June 7, 2010.
The second most important gathering of the pope's visit to Cyprus was the ecumenical celebration in an Orthodox church in Paphos next to the archaeological ruins of a Paleochristian basilica from the IV century.
Among these ruins there are, according to popular tradition, the column in which Saint Paul was whipped in the year 47, accused of causing disturbances.
After greeting the parish of Cyprus's Latin Catholic community, Benedict XVI prayed in front of the iconostasis, a wall in orthodox churches which separates the sanctuary from the central part of the temple.
The Orthodox archbishop also participated. The pope said that “the unity of Christ's disciples” is a gift that everyone should ask to God.

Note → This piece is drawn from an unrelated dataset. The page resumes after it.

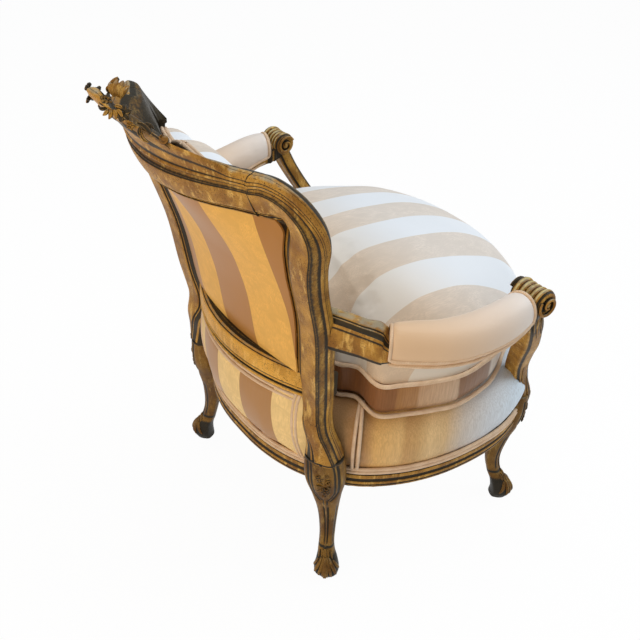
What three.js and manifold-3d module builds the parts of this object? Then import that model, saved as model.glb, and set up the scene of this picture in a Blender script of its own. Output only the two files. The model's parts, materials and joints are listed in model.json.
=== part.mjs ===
// Bergere armchair in the Louis XV manner: a carved beech show-wood frame, a sprung and
// stuffed seat, a padded back and arms, and one loose feather cushion.
// Millimetres, +Z up. The chair looks along -Y. The sitter's left hand is at +X.
import * as THREE from 'three';
import Module from 'manifold-3d';

const wasm = await Module();
wasm.setup();

// Fits and running gaps
const clearance = 0.3;

// Seat frame, seen from above: the outer face of the show-wood rail
const seatHalfWidth = 320;
const seatRearReach = 276;
const seatFrontReach = 325;
const railBottomHeight = 212;
const railShowHeight = 34;
const railStandHeight = 72;
const railStandInset = 12;
const railDepth = 44;

// Back frame
const crestHeight = 955;
const cartoucheRise = 30;
const shoulderInset = 70;
const shoulderHalfWidth = seatHalfWidth - shoulderInset;
const backOverhang = 24;
const backRearReach = seatRearReach + backOverhang;
const backBow = 72;
const stileWidth = 69;
const stileDepth = 42;
const shoulderRadius = 58;
const shoulderRun = 2;
const jointPlugWidth = 3;
const crestJointHalfWidth = shoulderHalfWidth - shoulderRadius - shoulderRun;
const lowerRailInset = 80;
const lowerRailHalfWidth = shoulderHalfWidth - lowerRailInset;
const lowerRailHeight = 446;
const lowerRailTall = 56;
const lowerRailDepth = 40;
const lowerRailProud = 14;

// Legs
const rearFootInset = 80;
const rearFootHalfSpan = seatHalfWidth - rearFootInset;
const rearFootSetback = 48;
const rearFootReach = seatRearReach - rearFootSetback;
const frontFootInset = 36;
const frontFootHalfSpan = seatHalfWidth - frontFootInset;
const frontFootSetback = 107;
const frontFootReach = seatFrontReach - frontFootSetback;
const footWidth = 52;
const kneeWidth = 76;

// Arms
const armHeight = 600;
const armOverhang = 64;
const armHalfSpan = seatHalfWidth + armOverhang;
const armRailTall = 56;
const armBareWidth = 50;
const knuckleRadius = 25;
const knuckleWidth = 62;
const knuckleReach = 55;
const armPadWidth = 58;
const armPadRise = 46;
const supportWidth = 38;
const supportSetback = 93;
const supportBaseReach = seatFrontReach - supportSetback;

// Upholstery
const deckTopHeight = 374;
const deckBulge = 7;
const deckSkirtInset = 9;
const chamberInset = 52;
const chamberTopHeight = 334;
const cushionSideGap = 8;
const cushionHalfWidth = seatHalfWidth - cushionSideGap;
const cushionOverhang = 13;
const cushionFrontReach = seatFrontReach + cushionOverhang;
const cushionRearGap = 94;
const cushionRearReach = seatRearReach - cushionRearGap;
const cushionUnderHeight = deckTopHeight + clearance;
const cushionBandTall = 68;
const cushionCrown = 176;
const pipingRadius = 4.2;
const grooveDepth = pipingRadius + clearance;
const grooveHalfTall = pipingRadius + clearance;
const crownShift = 118;
const backPadThickness = 52;
const outsidePanelRecess = 13;
const outsidePanelThickness = 4;
const rearPadBulge = 16;
const rearPadDepth = 26;

// Inner pieces
const webbingThickness = 2;
const webbingInset = 10;
const webbingWidth = 50;
const coverThickness = 1.5;
const springWireRadius = 2.1;
const springRadius = 34;
const springWaistRadius = 24;
const springTurns = 4;
const blockReach = 74;
const blockFaceReach = 66.6;
const blockDepth = 33.3;
const blockTall = 46;
const blockLift = 2;
const blockMiddleHeight = railBottomHeight + blockLift + blockTall / 2;
const screwRadius = 2.6;
const screwHeadRadius = 5;
const screwLength = 62;
const screwHeadTall = 3;
const screwHeadRim = 1.2;
const screwTipRadius = 1;
const screwTipHeight = -58;
const screwTaperHeight = -51;
const screwSides = 10;

// Finishes
const gilt = { color: 0xb98a3c, roughness: 0.48, metalness: 0.25 };
const satinIvory = { color: 0xe4d6c2, roughness: 0.45, metalness: 0 };
const satinWarm = { color: 0xb98d57, roughness: 0.5, metalness: 0 };
const cordBeige = { color: 0xd9bd97, roughness: 0.7, metalness: 0 };
const rawBeech = { color: 0xb98f5e, roughness: 0.75, metalness: 0 };
const juteBrown = { color: 0x8f6c43, roughness: 0.9, metalness: 0 };
const lining = { color: 0x2a2725, roughness: 0.95, metalness: 0 };
const springSteel = { color: 0x8a8780, roughness: 0.4, metalness: 0.9 };

// Sides of the chair: the sign of x on each side
const sides = [['left', 1], ['right', -1]];

// A solid from closed rings that hold the same number of points. The caps are cut
// into triangles from the first section's flat outline.
function loftSolid(rings, flatSection) {
  const count = rings[0].length;
  const positions = [];
  for (const ring of rings) {
    for (const point of ring) positions.push(point.x, point.y, point.z);
  }
  const faces = [];
  for (let r = 0; r + 1 < rings.length; r++) {
    for (let i = 0; i < count; i++) {
      const a = r * count + i;
      const b = r * count + (i + 1) % count;
      faces.push(a, b, b + count);
      faces.push(a, b + count, a + count);
    }
  }
  const last = (rings.length - 1) * count;
  const turning = Math.sign(THREE.ShapeUtils.area(flatSection));
  for (const [i, second, third] of THREE.ShapeUtils.triangulateShape(flatSection, [])) {
    const corners = [flatSection[i], flatSection[second], flatSection[third]];
    const same = Math.sign(THREE.ShapeUtils.area(corners)) === turning;
    const [j, k] = same ? [second, third] : [third, second];
    faces.push(i, k, j);
    faces.push(last + i, last + j, last + k);
  }
  return solidFrom(positions, faces);
}

// A closed band of rings, such as a cord that runs round and meets itself.
function loopSolid(rings) {
  const count = rings[0].length;
  const positions = [];
  for (const ring of rings) {
    for (const point of ring) positions.push(point.x, point.y, point.z);
  }
  const faces = [];
  for (let r = 0; r < rings.length; r++) {
    for (let i = 0; i < count; i++) {
      const a = r * count + i;
      const b = r * count + (i + 1) % count;
      const c = ((r + 1) % rings.length) * count + i;
      const d = ((r + 1) % rings.length) * count + (i + 1) % count;
      faces.push(a, b, d);
      faces.push(a, d, c);
    }
  }
  return solidFrom(positions, faces);
}

// A pad from rings that shrink to one point at each end.
function padSolid(rings, start, end) {
  const count = rings[0].length;
  const positions = [start.x, start.y, start.z];
  for (const ring of rings) {
    for (const point of ring) positions.push(point.x, point.y, point.z);
  }
  positions.push(end.x, end.y, end.z);
  const faces = [];
  const tip = 1 + rings.length * count;
  const last = 1 + (rings.length - 1) * count;
  for (let i = 0; i < count; i++) {
    const next = (i + 1) % count;
    faces.push(0, 1 + next, 1 + i);
    faces.push(tip, last + i, last + next);
  }
  for (let r = 0; r + 1 < rings.length; r++) {
    for (let i = 0; i < count; i++) {
      const a = 1 + r * count + i;
      const b = 1 + r * count + (i + 1) % count;
      faces.push(a, b, b + count);
      faces.push(a, b + count, a + count);
    }
  }
  return solidFrom(positions, faces);
}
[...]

“Today we can be grateful to the Lord, who through his Spirit has led us, especially in these last decades, to rediscover the rich apostolic heritage shared by East and West, and in patient and sincere dialogue to find ways of drawing closer to one another, overcoming past controversies, and looking to a better future.”

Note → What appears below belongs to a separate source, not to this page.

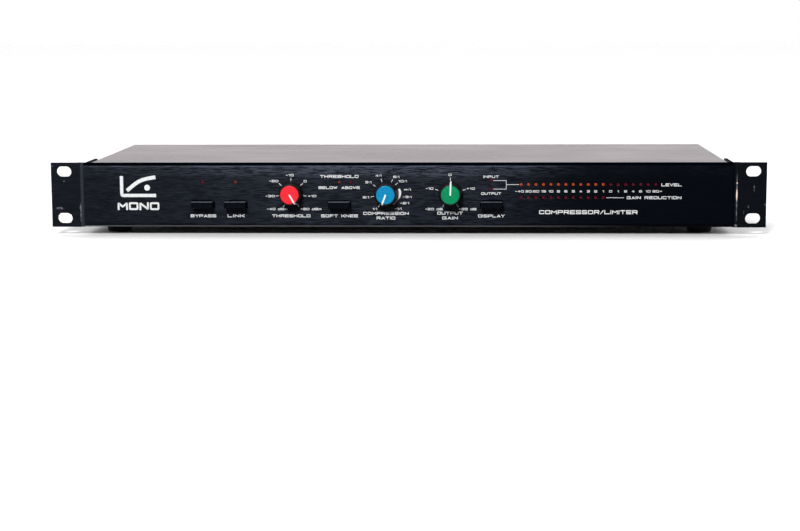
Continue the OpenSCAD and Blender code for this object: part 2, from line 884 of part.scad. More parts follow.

The pope said that the Church in Cyprus has shown it's a bridge between the East and West and has contributed to the reconciliation process. He also said that the Catholic Church like the Church of Cyprus are willing to proceed with dialogue and in fraternal collaboration.
Benedict XVI assured that the next Synod on Christians in the Middle East would enhance dialogue between Christians in the area and it would reflect on its role in the region.
The city of Paphos, the first destination of the pope, is very significant because there Saint Paul converted to Christianity the main Roman authority, the proconsul Sergio Pablo, and he converted the island into the first place of Christianity with a Christian government.